В музыке для Вакенродера выражен философский вклад человеческой субъективности, определяющее начало мироотношения. Отсюда музыкальный культ, отправляемый героем новеллы Иосифом Берглингером. Душевность, неделимая душевная стихия, направляемая в мир, для Вакенродера есть сила непосредственного овладения миром, открытое содержание, свергнувшее всякое посредство формы. Музыка с той же непосредственностью, с той же чуждой рационального формализма чувственной достоверностью охватывает человеческое переживание, находится на непрерывной очной ставке с ним. Слово, по размышлениям Вакенродера, способно только называть и описывать, оно передает душевные состояния в ‘чуждом материале’ (in fremden Stoff). Музыка не есть перевод, не есть транскрипция, для мистического натурализма Вакенродера в музыке удержаны как бы самые частицы, выражаемой души: музыка есть сама выражаемая вещь, тождественна ей (… sie ist Sache selbst).
Поэтому весь музыкальный пафос Иосифа Берглингера в том, чтобы отринуть всякий формализм в мастерстве. Он против культуры, против ‘грамматики искусства’, он хочет стать простым швейцарским пастухом и уйти в горы. Унаследованные законы музыки, музыкальная ‘математика’, пагубны для мистического натурализма.

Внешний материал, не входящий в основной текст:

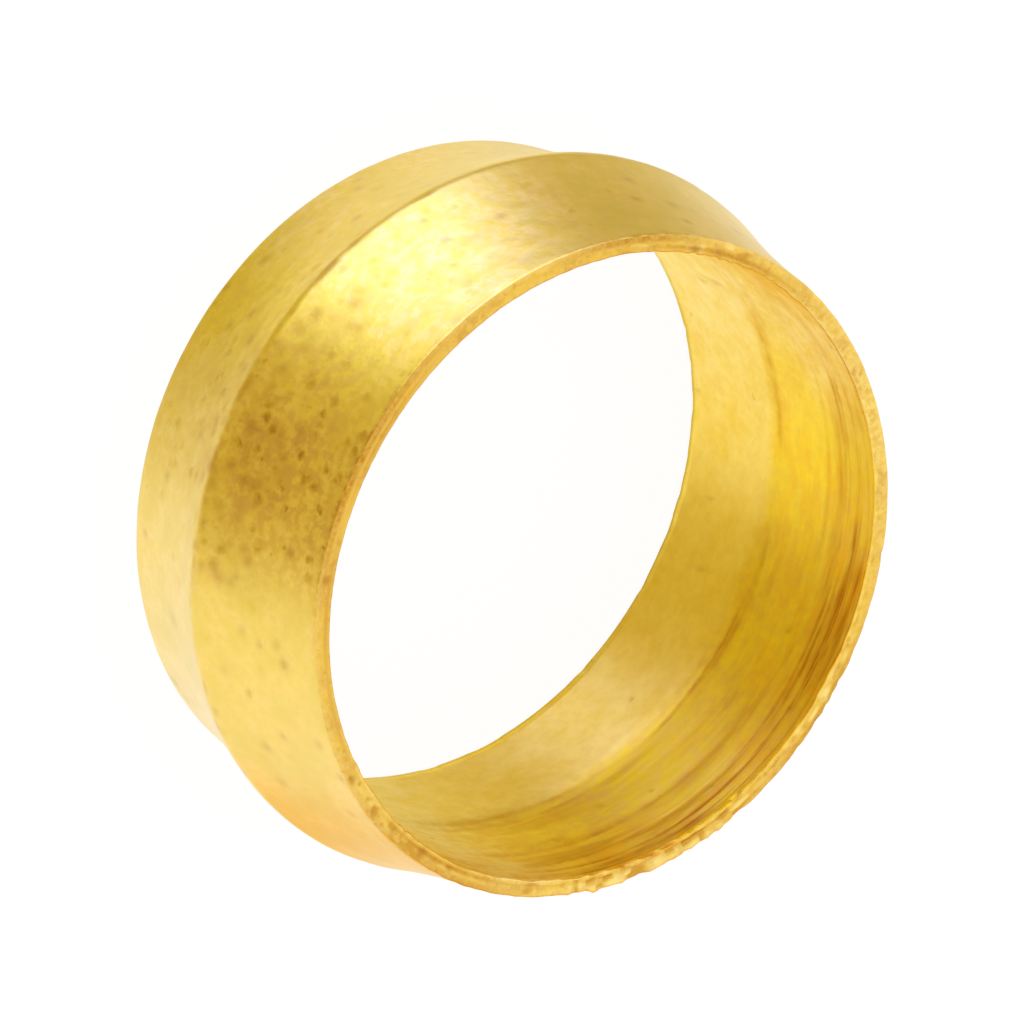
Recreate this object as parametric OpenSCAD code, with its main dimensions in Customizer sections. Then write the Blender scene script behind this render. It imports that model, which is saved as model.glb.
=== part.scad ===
// Compression ring for a 15 mm pipe: a turned brass olive, one solid piece.
// Two long flanks meet in a crest round the middle, and the pipe goes through the bore.
// The ring stands on its foot end at z = 0, and z runs up the axis to the mouth end.

/* [Length] */
// Length of the ring along the pipe
ring_len = 7.45; // [6.5:0.05:12]
// Height of the crest above the foot end
crest_h = 3.5; // [2.5:0.05:5]

/* [Bore] */
// Diameter of the smooth land that slides over the pipe
bore_d = 15.1; // [8:0.1:28.5]
// Height above the foot end at which the smooth land stops
land_h = 3.4; // [1:0.05:5]
// Depth by which the turned half above the land is opened out
turned_relief = 0.03; // [0.01:0.01:0.15]
// Length of the slope between the land and the turned half
relief_slope = 0.1; // [0.05:0.01:0.5]
// Width of the lead-in round the bore at the foot end
foot_lead = 0.15; // [0.05:0.01:0.2]
// Width of the lead-in round the bore at the mouth end
mouth_lead = 0.08; // [0.03:0.01:0.15]

/* [Wall] */
// Wall at the foot end, from the land out to the flank
foot_wall = 0.34; // [0.3:0.01:0.8]
// Wall at the mouth end, from the land out to the flank
mouth_wall = 0.42; // [0.35:0.01:0.8]
// Wall at the crest, from the land out to where the two flanks would meet
crest_wall = 1.16; // [0.9:0.01:2]

/* [Flanks] */
// Depth of the shallow hollow along the foot flank
foot_hollow = 0.1; // [0:0.01:0.15]
// Depth of the shallow hollow along the mouth flank
mouth_hollow = 0.07; // [0:0.01:0.15]
// Length of each flank that the rounded crest takes up
crest_blend = 0.18; // [0.05:0.01:0.6]
// Width of the broken outer edge at both ends
edge_break = 0.05; // [0.01:0.01:0.08]

/* [Hidden] */
$fn = 180;
// Straight pieces that each curved flank and the crest are drawn with
flank_steps = 12;
crest_steps = 6;
land_r = bore_d / 2;
turned_r = land_r + turned_relief;
foot_r = land_r + foot_wall;
mouth_r = land_r + mouth_wall;
crest_r = land_r + crest_wall;

// Corners of the section, as radius and height
foot_corner = [foot_r, edge_break];
mouth_corner = [mouth_r, ring_len - edge_break];
crest_corner = [crest_r, crest_h];

// Point at share t of the way from a to b, sunk below the straight line by a parabola
function flank_point(a, b, hollow, t) =
    let (along = (b - a) / norm(b - a))
    let (outward = [-along[1], along[0]])
    a + t * (b - a) - 4 * hollow * t * (1 - t) * outward;

// Share of the flank from a to b that the crest's rounding takes up
function blend_share(a, b) = crest_blend / norm(b - a);

// Point at share t of the curve that leaves a towards corner c and arrives at b
function rounded_point(a, c, b, t) =
    (1 - t) * (1 - t) * a + 2 * t * (1 - t) * c + t * t * b;

// Mouth flank, from the mouth's outer edge down to the start of the crest
mouth_end = 1 - blend_share(mouth_corner, crest_corner);
mouth_flank = [
    for (i = [0 : flank_steps])
        flank_point(mouth_corner, crest_corner, mouth_hollow, mouth_end * i / flank_steps)
];

// Foot flank, from the end of the crest down to the foot's outer edge
foot_start = blend_share(crest_corner, foot_corner);
foot_flank = [
    for (i = [0 : flank_steps])
        flank_point(crest_corner, foot_corner, foot_hollow,
            foot_start + (1 - foot_start) * i / flank_steps)
];

// Rounded crest between the two flanks, without the end points that they already have
crest = [
    for (i = [1 : crest_steps - 1])
        rounded_point(mouth_flank[flank_steps], crest_corner, foot_flank[0], i / crest_steps)
];

// Bore, from the foot end up: lead-in, smooth land, slope, turned half, lead-in
bore_line = [
    [land_r + foot_lead, 0],
    [land_r, foot_lead],
    [land_r, land_h],
    [turned_r, land_h + relief_slope],
    [turned_r, ring_len - mouth_lead],
    [turned_r + mouth_lead, ring_len]
];

// Half section of the ring, all the way round
module ring_section() {
    polygon(concat(
        bore_line,
        [[mouth_r - edge_break, ring_len]],
        mouth_flank,
        crest,
        foot_flank,
        [[foot_r - edge_break, 0]]
    ));
}

module compression_ring() {
    color([0.86, 0.68, 0.27]) rotate_extrude() ring_section();
}

compression_ring();
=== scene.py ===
"""Turned brass compression ring, finished for a studio picture.

The ring is one solid of revolution. Its section is drawn in millimetres, carried round the axis on a
grid, and pushed in and out by the marks that turning, sawing and handling leave behind.
"""

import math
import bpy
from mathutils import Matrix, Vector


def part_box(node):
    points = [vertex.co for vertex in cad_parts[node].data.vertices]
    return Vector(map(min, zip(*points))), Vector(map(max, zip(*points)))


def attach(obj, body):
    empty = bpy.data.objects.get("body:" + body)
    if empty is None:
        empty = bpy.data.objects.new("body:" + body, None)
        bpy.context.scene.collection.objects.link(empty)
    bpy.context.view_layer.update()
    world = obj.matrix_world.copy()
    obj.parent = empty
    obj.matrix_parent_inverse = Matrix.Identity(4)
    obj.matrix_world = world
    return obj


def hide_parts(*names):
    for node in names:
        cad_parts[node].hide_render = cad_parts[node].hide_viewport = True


bl_info = {
    "name": "Compression ring",
    "version": (1, 0, 0),
    "blender": (4, 5, 0),
    "location": "View3D > Sidebar > Fittings",
    "description": "Makes a turned brass compression ring and the studio that it stands in",
    "category": "Object",
}

from types import SimpleNamespace

import bpy
import numpy as np
from mathutils import Matrix, Vector

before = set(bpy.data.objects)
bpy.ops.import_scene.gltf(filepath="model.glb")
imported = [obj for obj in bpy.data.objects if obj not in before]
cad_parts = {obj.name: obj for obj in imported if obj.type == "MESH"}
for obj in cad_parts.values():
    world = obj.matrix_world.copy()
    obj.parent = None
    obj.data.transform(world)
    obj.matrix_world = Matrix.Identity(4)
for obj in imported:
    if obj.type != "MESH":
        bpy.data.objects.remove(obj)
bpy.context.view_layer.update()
RING_NODE = "compression_ring"
RING_LOW, RING_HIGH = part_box(RING_NODE)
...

Иосифом Берглингером, его именем, отмечены многие главы из книги Вакенродера. Так как у Вакенродера сама художественная теория есть художественное выступление, то все свои фрагменты, посвященные вопросам музыки, он отнес к Иосифу Берглингеру. Вакенродер таким образом высказывает не отвлеченные понятия, но живые взгляды реального персонажа с реальной биографией. Все музыкальные фрагменты даются как письма Берглингера к ‘монаху, любителю изящного’, основному герою книги, как размышления, как заметки и статьи Берглингера. Биографическая новелла служит вступлением к музыкальной эстетике, открывает ее живого носителя. В новелле развит существенный социальный мотив: в судьбе Иосифа, которого не понимают и не ценят, мы имеем частное изображение общенемецкого явления той эпохи. Немецкое бюргерство, чуждое в своей массе политической и культурной жизни, филистерское, было обогнано на слишком большие расстояния своими идеологами, связь понимания между великими философами и художниками немецкого бюргерства, с одной стороны, и их классом, с другой, была нарушена.

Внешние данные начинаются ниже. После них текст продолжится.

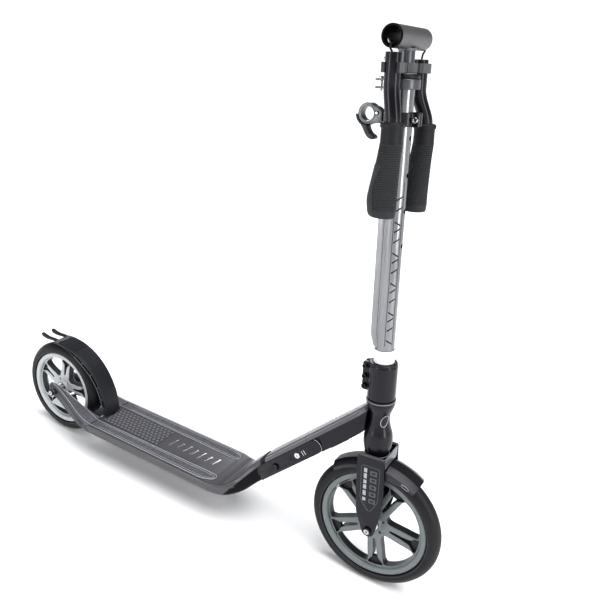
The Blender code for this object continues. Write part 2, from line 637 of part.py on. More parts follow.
def handlebar_top():
    """Inner stem tube with the T-tube welded across it, open at both ends for the bar halves."""
    inner = ring(0.0093, INNER_RADIUS, 0.3850, 0.7460, 24)
    saddle = rod((0, -0.05, T_LEVEL), "Y", 0.10, T_RADIUS + GAP, 28)
    place(cut(inner, saddle), "inner_stem_tube", GREY_PAINT, STEERING)
    tube = ring(T_BORE, T_RADIUS, -T_HALF, T_HALF, 28, "Y", at=(0, 0, T_LEVEL))
    holes = [rod((-0.0200, y, T_LEVEL - 0.0060), "X", 0.0120, 0.0034, 12) for y in (-0.0360, 0.0360)]
    place(cut(tube, *holes), "t_tube", SILVER, STEERING)


BAR_TOPS = {"right": (0.0005, -BAR_SIDE, 0.7335), "left": (0.0035, BAR_SIDE, 0.7265)}
BAR_LEAN = {"right": 0.0075, "left": 0.0115}
BUTTON_DROP = {"right": 0.0080, "left": 0.0225}


def bar_clip():
    """Moulded collar round the inner tube with an open spring clip for a bar on each side."""
    body = rod((0, 0, CLIP_LOW), "Z", CLIP_TOP - CLIP_LOW, 0.0155, 24)
    arms, mouths = [], []
    for name, side in (("right", -1), ("left", 1)):
        x, y, _ = BAR_TOPS[name]
        low, high = sorted((side * 0.0125, side * 0.0360))
        arms.append(box((-0.0055, low, CLIP_LOW), (0.0055, high, CLIP_TOP)))
        arms.append(rod((x, y, CLIP_LOW), "Z", CLIP_TOP - CLIP_LOW, 0.0148, 24))
        mouths.append(rod((x, y, CLIP_LOW - 0.01), "Z", 0.04, BAR_RADIUS + GAP, 24))
        low, high = sorted((y, y + side * 0.04))
        mouths.append(box((x - BAR_RADIUS - GAP, low, CLIP_LOW - 0.01), (x + BAR_RADIUS + GAP, high, CLIP_TOP + 0.01)))
    bore = rod((0, 0, CLIP_LOW - 0.01), "Z", 0.04, INNER_RADIUS + GAP, 24)
    place(cut(join(body, *arms), bore, *mouths), "bar_clip", CLIP_PLASTIC, STEERING)


def bar_route(name):
    """Straight top, a gentle S-bend, and a straight lower end inside the grip."""
    x, y, top = BAR_TOPS[name]
    lean = Vector((BAR_LEAN[name], math.copysign(0.0060, y)))
    points = []
    for below in (0, 0.0375, 0.0455, 0.0535, 0.0615, 0.0695, 0.0775, 0.0855, 0.2035):
        share = max(0.0, min(1.0, (below - 0.0375) / 0.0480))
        ease = share * share * (3 - 2 * share)
        points.append((x + lean.x * ease, y + lean.y * ease, top - below))
    return points


def handlebars():
    for name in ("right", "left"):
        x, y, top = BAR_TOPS[name]
        route = bar_route(name)
        bar = tube_path(route, BAR_RADIUS, 4)
        bore = rod((x, y, top - 0.0330), "Z", 0.060, 0.0088, 16)
        level = top - BUTTON_DROP[name]
        hole = rod((x - 0.0200, y, level), "X", 0.0200, 0.0026, 12)
        place(cut(bar, bore, hole), f"bar_{name}", BLACK_PAINT, STEERING)
        button = rod((x - 0.0130, y, level), "X", 0.0080, 0.0023, 12)
        place(button, f"snap_button_{name}", STEEL, STEERING)
        grip(name, route[-1])


def grip(name, end):
    """Rubber grip, oval towards its lower end, where a palm wing widens it to the back. Levels from the bar's end."""
    x, y, low = end
    rows = ((0.1190, 0.0150, 0.0150, 0.0), (0.1140, 0.0160, 0.0160, 0.0), (0.1120, 0.0148, 0.0148, 0.0),
            (0.0940, 0.0148, 0.0148, 0.0), (0.0700, 0.0160, 0.0152, -0.0025), (0.0450, 0.0182, 0.0158, -0.0055),
            (0.0200, 0.0202, 0.0165, -0.0080), (0.0030, 0.0198, 0.0165, -0.0075), (-0.0060, 0.0150, 0.0145, -0.0040))
    sections = []
    for above, along, across, shift in rows:
        sections.append([(x + shift + along * math.cos(turn), y + across * math.sin(turn), low + above)
                         for turn in (2 * math.pi * step / 20 for step in range(20))])
    bore = rod((x, y, low - 0.0004), "Z", 0.20, BAR_RADIUS + GAP, 16)
    place(cut(loft(sections), bore), f"grip_{name}", GRIP_RUBBER, STEERING)


def elastic_cord():
    """One elastic cord through the T-tube, out of both its ends and down into each bar half."""
    inside = ((0.0000, T_LEVEL - 0.0060), (0.0300, T_LEVEL - 0.0085), (0.0450, T_LEVEL - 0.0092),
              (0.0530, T_LEVEL - 0.0088))
    outside = ((0.0574, 0.7408), (0.0570, 0.7372), (0.0545, 0.7355), (0.0512, 0.7335), (0.0480, 0.7270),
               (0.0455, 0.7180), (0.0450, 0.7080))
    right = [(BAR_TOPS["right"][0], -y, z) for y, z in reversed(outside)] + [(0, -y, z) for y, z in reversed(inside)]
    left = [(0, y, z) for y, z in inside[1:]] + [(BAR_TOPS["left"][0], y, z) for y, z in outside]
    place(tube_path(smooth(right + left, 3), 0.0013, 2), "elastic_cord", ELASTIC, STEERING)


def smooth(points, per_span):
    """A Catmull-Rom curve through the points."""
    knots = [Vector(point) for point in points]
    knots = [2 * knots[0] - knots[1], *knots, 2 * knots[-1] - knots[-2]]
    route = []
    for a, b, c, d in zip(knots, knots[1:], knots[2:], knots[3:]):
        for step in range(per_span):
            t = step / per_span
            route.append((2 * b + (c - a) * t + (2 * a - 5 * b + 4 * c - d) * t * t
                          + (3 * b - a - 3 * c + d) * t ** 3) / 2)
    route.append(knots[-2])
    return route


def build():
    deck()
    deck_covers()
    fold_plates()
    rear_arms()
    wheel_axle("rear", 0.0385, 0.0380, REAR_AXLE)
    wheel("rear", REAR_RADIUS, REAR_RIM, 80, REAR_AXLE)
    rear_fender()
    head_tube()
    downtube()
    release_lever()
    fork()
    wheel_axle("front", 0.0318, 0.0313, FRONT_AXLE)
    wheel("front", FRONT_RADIUS, FRONT_RIM, -11, FRONT_AXLE)
    front_fender("front_fender_rear", 104, 128, 0.1100, 0.1100)
    front_fender("front_fender_front", 52.8, 79.5, 0.1115, 0.1010)
    stem_clamp()
    stem_tube()
    height_collar()
    latch()
    latch_lever()
    handlebar_top()
    bar_clip()
    handlebars()
    elastic_cord()


build()
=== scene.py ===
"""Looks of a folding kick scooter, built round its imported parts.

Metres, +Z up, +X is the direction of travel, +Y is the rider's left. Every shape is a surface worked out
as whole arrays: a function of two parameters on a grid, or a profile carried along a path. Stem pieces are
worked out in the steering frame (x forward, y left, s up the stem from the level of the front axle), fold
pieces along the downtube, wheel pieces round their axles, and each is then placed in the scooter's frame.
"""

import math

import bmesh
import bpy
import numpy as np
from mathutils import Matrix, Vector, geometry


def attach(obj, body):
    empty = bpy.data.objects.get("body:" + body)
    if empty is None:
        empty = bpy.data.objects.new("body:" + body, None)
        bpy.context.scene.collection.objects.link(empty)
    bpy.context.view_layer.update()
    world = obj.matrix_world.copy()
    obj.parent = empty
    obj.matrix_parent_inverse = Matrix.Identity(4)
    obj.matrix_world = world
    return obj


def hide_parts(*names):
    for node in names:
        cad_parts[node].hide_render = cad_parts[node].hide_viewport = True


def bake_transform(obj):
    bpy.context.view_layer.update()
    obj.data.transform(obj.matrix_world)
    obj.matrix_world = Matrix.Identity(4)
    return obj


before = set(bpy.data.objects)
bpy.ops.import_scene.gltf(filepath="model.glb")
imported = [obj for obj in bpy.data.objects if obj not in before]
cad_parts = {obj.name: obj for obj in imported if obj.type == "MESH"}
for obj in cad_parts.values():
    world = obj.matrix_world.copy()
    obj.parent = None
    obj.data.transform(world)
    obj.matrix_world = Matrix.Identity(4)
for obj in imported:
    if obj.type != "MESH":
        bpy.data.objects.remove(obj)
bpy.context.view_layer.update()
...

Вакенродер впервые дает формулу, ставшую у романтиков образцовой, формулу этой нарушенной связи: когда Иосиф Берглингер, движимый музыкальным энтузиазмом, бежит из родительского дома, его встречает старая родственница и спрашивает, куда это он, не на базар ли за зеленью. ‘Да, да’,— отвечает Иосиф.
Гофман и отчасти Генрих Гейне обострили и развернули эту формулу до предела целых художественных построений, они резче, нежели деликатный и слабо выделившийся из немецкого мещанства Вакенродер, интерпретировали противоречия между филистером и ‘энтузиастом’.
Музыкальная новелла Вакенродера положила начало плодовитому жанру романтической литературы — ‘новелле о художниках’, представленному и в Германии, и во Франции, и в России.
В Германии с ‘Иосифом Берглингером’ связывается знаменитая ‘Крейслериана’ Э-Т.-А. Гофмана и другие его музыкальные новеллы.